Draugen’s power requirement would be 45-50 MW, and Heidrun’s 50-70 MW. Area-wide electrification would use, at most, half of the power plant’s capacity.

The project also is studying how the government could contribute to making carbon capture and injection a reality. It is accepted in principle that the government has a role to play. This could take several forms, such as setting helpful frame conditions, including a favorable tax framework, and providing financial support as the main contributor to the carbon capture and storage part of the project. None of the contributions alone is likely to resolve the issue - in fact, it is likely that all will be needed.

The detailed cost estimates being developed in the Halten project should help better define what forms the government role should take and the extent to which financial assistance would be needed. This is clearly a tricky area, as government subsidies are ruled out. In this respect, Norway, as a member of the European Economic Agreement, is subject to European Union law. Moves are afoot within the EU to investigate how public funds can be deployed to make CCS economically viable without violating free market principles.

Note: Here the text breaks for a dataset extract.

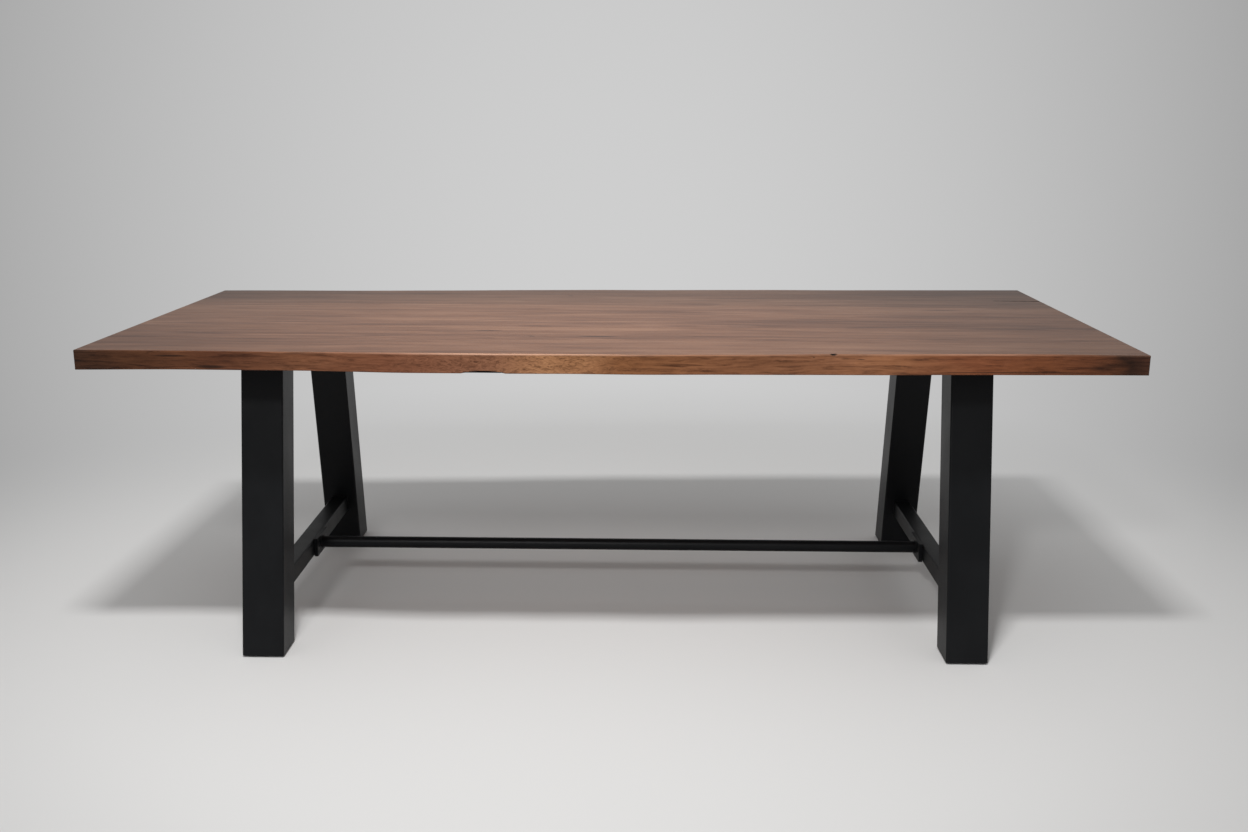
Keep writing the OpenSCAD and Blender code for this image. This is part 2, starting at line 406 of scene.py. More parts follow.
def lofted(sections: np.ndarray) -> Mesh:
    """Skins a row of closed sections and caps both ends.

    Args:
        sections: an array of stations by points by three coordinates.

    Returns:
        A mesh with one point for each of the array's points, in its order.
    """
    mesh = bpy.data.meshes.new("loft")
    mesh.from_pydata(sections.reshape(-1, 3).tolist(), [], skin(*sections.shape[:2], capped=True))
    return mesh


def copy_of_node(node: str, bevel: float) -> Mesh:
    """Takes a plate's shape from the model, and gives it worn corners.

    Args:
        node: the model's node.
        bevel: the width of its worn corners.

    Returns:
        The finished mesh.
    """
    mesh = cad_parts[node].data.copy()
    mesh.materials.clear()
    clean(mesh)
    work = bmesh.new()
    work.from_mesh(mesh)
    bmesh.ops.dissolve_limit(work, angle_limit=math.radians(1), verts=work.verts,
                             edges=work.edges)
    work.to_mesh(mesh)
    work.free()
    if "custom_normal" in mesh.attributes:
        mesh.attributes.remove(mesh.attributes["custom_normal"])
    return soften(mesh, bevel)


def islands(node: str) -> list[tuple[Vector, Vector]]:
    """Finds the loose solids of a node that repeats one shape, such as a set of bolts.

    Args:
        node: the model's node.

    Returns:
        The lowest and highest corner of each solid.
    """
    work = bmesh.new()
    work.from_mesh(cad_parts[node].data)
    bmesh.ops.remove_doubles(work, verts=work.verts, dist=MERGE)
    left, boxes = set(work.verts), []
    while left:
        edge_of_search = [left.pop()]
        seen = [edge_of_search[0].co.copy()]
        while edge_of_search:
            for edge in edge_of_search.pop().link_edges:
                for vertex in edge.verts:
                    if vertex in left:
                        left.discard(vertex)
                        edge_of_search.append(vertex)
                        seen.append(vertex.co.copy())
        spread = np.array(seen)
        boxes.append((Vector(spread.min(0)), Vector(spread.max(0))))
    work.free()
    return sorted(boxes, key=lambda box: tuple(round(v, 4) for v in box[0]))


# ---- Finishes ---------------------------------------------------------------------------------


class FinishBench(Bench):
    """Lays out one procedural material on object coordinates."""

    def __init__(self, name: str) -> None:
        """Starts a material with one Principled shader.

        Args:
            name: what the material is called.
        """
        self.material = bpy.data.materials.new(name)
        self.material.use_nodes = True
        super().__init__(self.material.node_tree)
        self.shader = self.tree.nodes["Principled BSDF"]
        self.place = self.add("ShaderNodeTexCoord").outputs["Object"]

    def attribute(self, name: str) -> NodeSocket:
        """Reads a number that the mesh carries."""
        return self.add("ShaderNodeAttribute", attribute_name=name).outputs["Fac"]

    def grain(self, scale: tuple[float, float, float], offset: float = 0.0, detail: float = 2.0,
              roughness: float = 0.5, twist: float = 0.0) -> Node:
        """Adds noise that is stretched by its own scale along each axis.

        Args:
            scale: waves per metre along X, Y and Z.
            offset: how far along the pattern this use starts.
            detail: the number of finer octaves.
            roughness: the share of each finer octave.
            twist: how far the noise distorts itself.

        Returns:
            The noise node.
        """
        mapped = self.add("ShaderNodeMapping", {"Vector": self.place, "Scale": scale,
                                                "Location": (offset, offset * 0.7, offset * 1.3)})
        return self.add("ShaderNodeTexNoise",
                        {"Vector": mapped.outputs[0], "Scale": 1.0, "Detail": detail,
                         "Roughness": roughness, "Distortion": twist})

    def mix(self, factor: object, under: object, over: object, how: str = "MIX") -> NodeSocket:
        """Lays one colour over another, by a share."""
        return self.add("ShaderNodeMix", {0: factor, 6: under, 7: over}, data_type="RGBA",
                        blend_type=how, clamp_result=False).outputs[2]

    def between(self, value: object, low: float, high: float, start: float = 0.0,
                end: float = 1.0) -> NodeSocket:
        """Runs smoothly from start to end while a value goes from low to high."""
        return self.add("ShaderNodeMapRange", {0: value, 1: low, 2: high, 3: start, 4: end},
                        interpolation_type="SMOOTHSTEP").outputs[0]

    def spot(self, centre: tuple[float, float], reach: tuple[float, float], first: NodeSocket,
             second: NodeSocket) -> NodeSocket:
        """Makes a soft oval spot on two coordinates.

        Args:
            centre: its place on each coordinate.
            reach: its half size along each.
            first: the first coordinate.
            second: the second one.

        Returns:
            A socket that is 1 at the centre and 0 outside the oval.
        """
        across = [self.reckon("DIVIDE", self.less(axis, c), r)
                  for axis, c, r in zip((first, second), centre, reach)]
        return self.between(self.plus(*(self.times(a, a) for a in across)), 0.0, 1.0, 1.0, 0.0)

    def bump(self, *layers: tuple[NodeSocket, float, float]) -> None:
        """Stacks bumps on the shader.

        Args:
            layers: (height, strength, distance) of each.
        """
        normal = None
        for height, strength, distance in layers:
            feeds = {"Height": height, "Strength": strength, "Distance": distance}
            if normal is not None:
                feeds["Normal"] = normal
            normal = self.add("ShaderNodeBump", feeds).outputs[0]
        self.tree.links.new(normal, self.shader.inputs["Normal"])

    def feed(self, **inputs: object) -> None:
        """Sets or links the shader's inputs; an underscore in a name stands for a space."""
        for key, value in inputs.items():
            socket = self.shader.inputs[key.replace("_", " ")]
            if isinstance(value, NodeSocket):
                self.tree.links.new(value, socket)
            else:
                socket.default_value = value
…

Results from the Halten project, a 50/50 joint venture between Shell and Statoil, will be presented toward year-end. Part of the work, such as the study of injection on the respective fields, pertains exclusively to each license. Other parts, including the work on the power plant and capture technology, have been carried out jointly and will be presented in a joint report. The reports will also be made available to the government.